TOUT EST DIT

TOUT EST DIT
ǝʇêʇ ɐן ɹns ǝɥɔɹɐɯ ǝɔuɐɹɟ ɐן ʇuǝɯɯoɔ ùO

lundi 26 juillet 2010

Ouvertures à Cuba

Son sacrifice n'aura pas été vain. Les libérations successives de prisonniers politiques à Cuba, depuis dix jours, doivent beaucoup à Orlando Zapata Tamayo. Ce militant des droits de l'homme est mort en prison, le 23 février, à 42 ans, épuisé par sept ans de détention dans des conditions indignes et par une grève de la faim qu'il aura menée jusqu'au bout. Dans l'indifférence générale de ses geôliers.

Cinq mois plus tard, les remises en liberté des détenus de conscience se succèdent. Elles sont le fruit d'un accord passé entre le régime de Raul Castro, l'Église catholique cubaine, très active derrière le cardinal Ortega, et le ministre espagnol des Affaires étrangères, Miguel Angel Moratinos. Cet accord prévoit la libération de cinquante-deux prisonniers politiques d'ici à octobre. Tous appartiennent à un groupe de soixante-quinze militants emprisonnés depuis 2003. Le régime, sous la contrainte des événements et les pressions internationales, lâche enfin du lest.

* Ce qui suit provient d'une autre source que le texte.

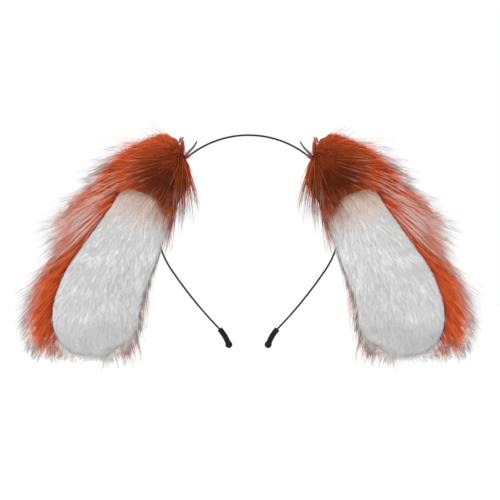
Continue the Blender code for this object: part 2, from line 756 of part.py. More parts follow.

Le contexte, il est vrai, ne lui donne qu'une très étroite marge de manoeuvre. La crise économique est aussi sévère que celle de la « période spéciale » qui suivit l'effondrement du soutien soviétique, au début des années 1990. Les cours du nickel, premier produit d'exportation, ont chuté. La production de riz et de sucre a pâti de la sécheresse et des ouragans. Le tourisme a baissé. Les devises des émigrés de Floride sont plus rares. La crise est en fait plus redoutable qu'un embargo.

En outre, la colère rentrée d'une frange importante de la population s'exprime de plus en plus ouvertement depuis quelques mois. Les maigres libéralités instaurées par Raul Castro, depuis qu'il a succédé à son frère, Fidel, en 2006, ont ouvert, par Internet et les lignes téléphoniques internationales, de nouveaux espaces d'échange. Le mouvement des « Dames en blanc », épouses ou mères des détenus politiques, a pris de plus en plus de force.

Si l'on ajoute à cela la vigueur des réactions internationales (américaine, européenne et même, plus inhabituelle, du Mexique) à la mort d'Orlando Zapata Tamayo, on mesure l'isolement du pouvoir castriste. Les libérations actuellement en cours sont une façon de desserrer l'étau que peut constituer la conjonction d'une pression internationale et d'une vague d'opposition interne.

Depuis l'arrivée au pouvoir de Fidel Castro, en 1959, des tonnes d'articles et de livres ont prédit la chute prochaine du régime castriste. En vain. Chaque fois, la silhouette imposante et le verbe intarissable de Fidel se sont dressés contre l'ennemi. Résistant à l'embargo américain, à la CIA, aux réseaux cubains de Floride, à l'exode des jeunes boat people cubains et même à l'effondrement de l'URSS. Au prix, chaque fois, d'un durcissement de la dictature. Et au nom, toujours, de la Revolucion. Survivra-t-il à la crise en cours ?

Tout le monde a remarqué, en tout cas, l'incroyable retour sur la scène cubaine du Lider Massimo. À cinq reprises, Fidel Castro est apparu en public tel qu'on ne l'avait jamais vu depuis sa sérieuse opération chirurgicale en 2006. Comme un totem moribond, dont le charisme peut encore avoir une fonction politique. Il aurait probablement géré différemment la crise des dissidents, dit-on à La Havane. En évitant, par exemple, la mort d'un dissident, pour ne pas structurer l'opposition, ne pas créer une relève pour la suite. Une relève! Le plus bel hommage que l'avenir pourrait réserver à Orlando Zapata Tamayo.